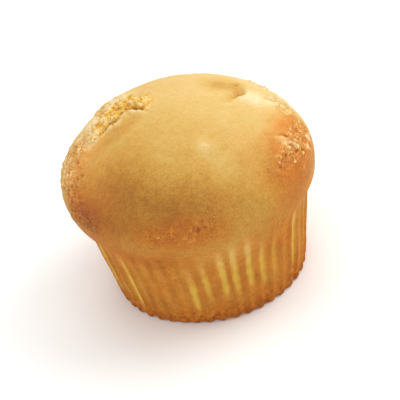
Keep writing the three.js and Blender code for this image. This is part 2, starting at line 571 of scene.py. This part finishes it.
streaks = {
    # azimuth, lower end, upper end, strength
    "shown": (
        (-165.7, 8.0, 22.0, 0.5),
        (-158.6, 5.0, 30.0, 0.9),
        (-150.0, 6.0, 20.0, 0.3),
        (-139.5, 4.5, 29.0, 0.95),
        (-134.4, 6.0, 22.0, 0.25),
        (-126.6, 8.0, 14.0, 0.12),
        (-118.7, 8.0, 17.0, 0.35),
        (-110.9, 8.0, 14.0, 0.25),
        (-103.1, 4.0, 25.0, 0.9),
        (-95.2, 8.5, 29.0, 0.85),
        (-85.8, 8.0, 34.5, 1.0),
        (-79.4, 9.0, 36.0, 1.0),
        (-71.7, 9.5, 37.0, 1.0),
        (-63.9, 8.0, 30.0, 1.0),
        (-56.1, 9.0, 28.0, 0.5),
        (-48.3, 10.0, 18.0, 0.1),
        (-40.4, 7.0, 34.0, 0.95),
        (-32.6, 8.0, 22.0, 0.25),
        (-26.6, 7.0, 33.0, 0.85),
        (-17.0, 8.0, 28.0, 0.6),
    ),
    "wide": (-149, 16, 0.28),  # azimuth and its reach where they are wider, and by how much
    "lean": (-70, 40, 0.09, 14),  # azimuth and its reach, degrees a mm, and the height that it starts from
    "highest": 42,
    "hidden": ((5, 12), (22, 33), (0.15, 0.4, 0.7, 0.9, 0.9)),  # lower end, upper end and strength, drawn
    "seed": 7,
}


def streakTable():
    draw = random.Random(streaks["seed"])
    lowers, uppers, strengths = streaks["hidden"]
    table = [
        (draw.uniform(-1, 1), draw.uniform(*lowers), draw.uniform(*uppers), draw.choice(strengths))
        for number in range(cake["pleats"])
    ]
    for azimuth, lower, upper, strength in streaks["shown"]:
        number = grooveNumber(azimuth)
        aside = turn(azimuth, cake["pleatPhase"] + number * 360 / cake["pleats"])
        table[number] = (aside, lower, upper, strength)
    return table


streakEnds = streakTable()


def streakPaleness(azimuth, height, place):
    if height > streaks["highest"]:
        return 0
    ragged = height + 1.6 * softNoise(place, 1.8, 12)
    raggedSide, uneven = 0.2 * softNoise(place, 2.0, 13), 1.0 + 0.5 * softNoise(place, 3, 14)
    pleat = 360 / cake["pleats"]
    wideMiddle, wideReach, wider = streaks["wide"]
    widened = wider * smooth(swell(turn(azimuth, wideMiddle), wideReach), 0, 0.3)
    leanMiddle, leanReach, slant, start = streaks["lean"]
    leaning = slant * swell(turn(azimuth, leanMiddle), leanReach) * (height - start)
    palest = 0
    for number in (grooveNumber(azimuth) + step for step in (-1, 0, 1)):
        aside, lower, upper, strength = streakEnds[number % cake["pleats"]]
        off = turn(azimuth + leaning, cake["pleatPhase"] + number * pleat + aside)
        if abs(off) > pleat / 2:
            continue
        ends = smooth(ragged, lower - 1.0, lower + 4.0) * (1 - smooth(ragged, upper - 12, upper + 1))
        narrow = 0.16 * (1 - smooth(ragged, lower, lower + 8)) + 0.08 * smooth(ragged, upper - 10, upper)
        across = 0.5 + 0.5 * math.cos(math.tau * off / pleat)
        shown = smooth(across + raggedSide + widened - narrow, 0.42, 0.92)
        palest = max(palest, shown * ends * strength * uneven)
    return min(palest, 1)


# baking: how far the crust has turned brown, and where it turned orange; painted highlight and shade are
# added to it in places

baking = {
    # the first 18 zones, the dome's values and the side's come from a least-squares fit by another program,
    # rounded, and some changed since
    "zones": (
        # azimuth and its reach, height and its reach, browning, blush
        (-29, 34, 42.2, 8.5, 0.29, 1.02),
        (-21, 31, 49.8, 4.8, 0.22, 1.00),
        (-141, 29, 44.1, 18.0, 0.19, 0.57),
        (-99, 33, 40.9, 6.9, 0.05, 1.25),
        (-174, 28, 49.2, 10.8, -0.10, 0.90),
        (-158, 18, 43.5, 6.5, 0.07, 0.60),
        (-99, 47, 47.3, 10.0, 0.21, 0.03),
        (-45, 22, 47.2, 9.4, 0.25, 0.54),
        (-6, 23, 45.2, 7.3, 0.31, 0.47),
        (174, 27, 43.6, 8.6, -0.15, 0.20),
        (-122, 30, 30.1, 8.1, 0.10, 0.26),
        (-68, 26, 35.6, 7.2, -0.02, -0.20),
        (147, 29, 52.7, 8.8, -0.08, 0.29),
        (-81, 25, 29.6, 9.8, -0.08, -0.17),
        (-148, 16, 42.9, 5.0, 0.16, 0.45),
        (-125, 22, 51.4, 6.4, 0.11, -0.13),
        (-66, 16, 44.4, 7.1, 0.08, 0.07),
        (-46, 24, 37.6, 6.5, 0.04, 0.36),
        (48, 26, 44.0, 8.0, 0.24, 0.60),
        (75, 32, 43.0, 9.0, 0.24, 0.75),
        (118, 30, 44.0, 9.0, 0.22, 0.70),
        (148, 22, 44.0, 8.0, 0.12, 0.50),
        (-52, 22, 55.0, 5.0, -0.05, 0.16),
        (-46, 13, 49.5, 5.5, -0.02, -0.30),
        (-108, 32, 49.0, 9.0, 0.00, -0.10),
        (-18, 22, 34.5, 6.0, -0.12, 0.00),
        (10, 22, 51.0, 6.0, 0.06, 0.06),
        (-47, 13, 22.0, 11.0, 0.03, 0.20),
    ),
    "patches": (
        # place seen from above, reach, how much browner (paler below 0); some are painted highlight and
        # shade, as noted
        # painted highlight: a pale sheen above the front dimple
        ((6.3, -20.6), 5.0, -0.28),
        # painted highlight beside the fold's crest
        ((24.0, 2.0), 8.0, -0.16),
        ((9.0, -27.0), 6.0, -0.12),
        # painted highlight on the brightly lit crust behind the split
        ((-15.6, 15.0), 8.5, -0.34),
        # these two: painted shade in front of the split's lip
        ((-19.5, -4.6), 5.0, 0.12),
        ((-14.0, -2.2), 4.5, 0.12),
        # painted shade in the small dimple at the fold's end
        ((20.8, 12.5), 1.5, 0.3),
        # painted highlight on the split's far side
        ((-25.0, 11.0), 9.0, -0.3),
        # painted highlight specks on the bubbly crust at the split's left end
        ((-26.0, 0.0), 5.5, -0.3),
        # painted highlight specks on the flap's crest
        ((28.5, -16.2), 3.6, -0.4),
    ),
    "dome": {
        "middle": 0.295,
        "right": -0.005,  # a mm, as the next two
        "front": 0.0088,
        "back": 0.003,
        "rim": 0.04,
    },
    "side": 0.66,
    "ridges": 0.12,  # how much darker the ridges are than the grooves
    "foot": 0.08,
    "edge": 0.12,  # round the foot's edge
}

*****

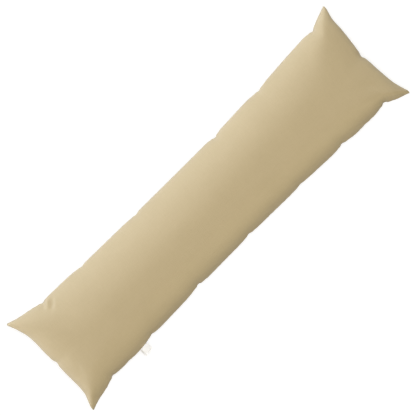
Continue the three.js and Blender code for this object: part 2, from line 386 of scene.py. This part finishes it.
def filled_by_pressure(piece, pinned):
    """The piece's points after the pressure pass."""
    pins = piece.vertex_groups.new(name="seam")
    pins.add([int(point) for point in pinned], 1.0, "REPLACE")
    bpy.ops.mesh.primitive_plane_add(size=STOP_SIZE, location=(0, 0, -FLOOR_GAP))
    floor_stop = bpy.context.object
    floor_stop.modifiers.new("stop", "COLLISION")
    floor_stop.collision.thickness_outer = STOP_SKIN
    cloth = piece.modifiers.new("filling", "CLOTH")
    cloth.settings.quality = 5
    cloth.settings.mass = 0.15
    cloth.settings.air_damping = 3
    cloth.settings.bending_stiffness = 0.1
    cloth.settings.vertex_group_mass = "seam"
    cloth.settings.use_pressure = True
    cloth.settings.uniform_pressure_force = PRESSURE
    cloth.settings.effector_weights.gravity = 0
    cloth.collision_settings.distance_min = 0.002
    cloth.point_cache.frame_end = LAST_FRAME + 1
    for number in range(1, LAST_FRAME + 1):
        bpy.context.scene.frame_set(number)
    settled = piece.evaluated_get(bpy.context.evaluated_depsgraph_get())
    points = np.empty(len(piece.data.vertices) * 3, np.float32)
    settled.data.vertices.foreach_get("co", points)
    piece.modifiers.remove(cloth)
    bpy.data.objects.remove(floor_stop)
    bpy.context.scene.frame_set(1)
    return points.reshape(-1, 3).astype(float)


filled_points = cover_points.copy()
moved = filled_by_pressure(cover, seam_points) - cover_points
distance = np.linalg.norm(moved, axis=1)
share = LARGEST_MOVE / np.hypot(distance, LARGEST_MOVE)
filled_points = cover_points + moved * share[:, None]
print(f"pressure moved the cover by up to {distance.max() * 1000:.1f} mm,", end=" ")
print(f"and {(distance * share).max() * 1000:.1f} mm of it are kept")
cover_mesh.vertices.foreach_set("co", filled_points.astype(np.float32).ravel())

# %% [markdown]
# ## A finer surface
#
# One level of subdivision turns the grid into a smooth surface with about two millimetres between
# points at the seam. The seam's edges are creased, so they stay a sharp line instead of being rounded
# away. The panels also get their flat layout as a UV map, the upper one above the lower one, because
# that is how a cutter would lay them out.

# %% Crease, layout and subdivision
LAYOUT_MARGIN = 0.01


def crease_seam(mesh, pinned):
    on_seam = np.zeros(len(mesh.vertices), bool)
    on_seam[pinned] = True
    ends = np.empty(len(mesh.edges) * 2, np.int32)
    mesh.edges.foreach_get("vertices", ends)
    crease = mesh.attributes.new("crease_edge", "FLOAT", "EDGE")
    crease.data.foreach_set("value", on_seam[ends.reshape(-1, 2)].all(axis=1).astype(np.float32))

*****

* _Directions for this task_:
Everything from the line that contains "Keep writing the" to the line that contains "streakEnds = streakTable()" must be transcribed exactly, both end lines included.

* _Task solution_:
Keep writing the three.js and Blender code for this image. This is part 2, starting at line 571 of scene.py. This part finishes it.
streaks = {
    # azimuth, lower end, upper end, strength
    "shown": (
        (-165.7, 8.0, 22.0, 0.5),
        (-158.6, 5.0, 30.0, 0.9),
        (-150.0, 6.0, 20.0, 0.3),
        (-139.5, 4.5, 29.0, 0.95),
        (-134.4, 6.0, 22.0, 0.25),
        (-126.6, 8.0, 14.0, 0.12),
        (-118.7, 8.0, 17.0, 0.35),
        (-110.9, 8.0, 14.0, 0.25),
        (-103.1, 4.0, 25.0, 0.9),
        (-95.2, 8.5, 29.0, 0.85),
        (-85.8, 8.0, 34.5, 1.0),
        (-79.4, 9.0, 36.0, 1.0),
        (-71.7, 9.5, 37.0, 1.0),
        (-63.9, 8.0, 30.0, 1.0),
        (-56.1, 9.0, 28.0, 0.5),
        (-48.3, 10.0, 18.0, 0.1),
        (-40.4, 7.0, 34.0, 0.95),
        (-32.6, 8.0, 22.0, 0.25),
        (-26.6, 7.0, 33.0, 0.85),
        (-17.0, 8.0, 28.0, 0.6),
    ),
    "wide": (-149, 16, 0.28),  # azimuth and its reach where they are wider, and by how much
    "lean": (-70, 40, 0.09, 14),  # azimuth and its reach, degrees a mm, and the height that it starts from
    "highest": 42,
    "hidden": ((5, 12), (22, 33), (0.15, 0.4, 0.7, 0.9, 0.9)),  # lower end, upper end and strength, drawn
    "seed": 7,
}


def streakTable():
    draw = random.Random(streaks["seed"])
    lowers, uppers, strengths = streaks["hidden"]
    table = [
        (draw.uniform(-1, 1), draw.uniform(*lowers), draw.uniform(*uppers), draw.choice(strengths))
        for number in range(cake["pleats"])
    ]
    for azimuth, lower, upper, strength in streaks["shown"]:
        number = grooveNumber(azimuth)
        aside = turn(azimuth, cake["pleatPhase"] + number * 360 / cake["pleats"])
        table[number] = (aside, lower, upper, strength)
    return table


streakEnds = streakTable()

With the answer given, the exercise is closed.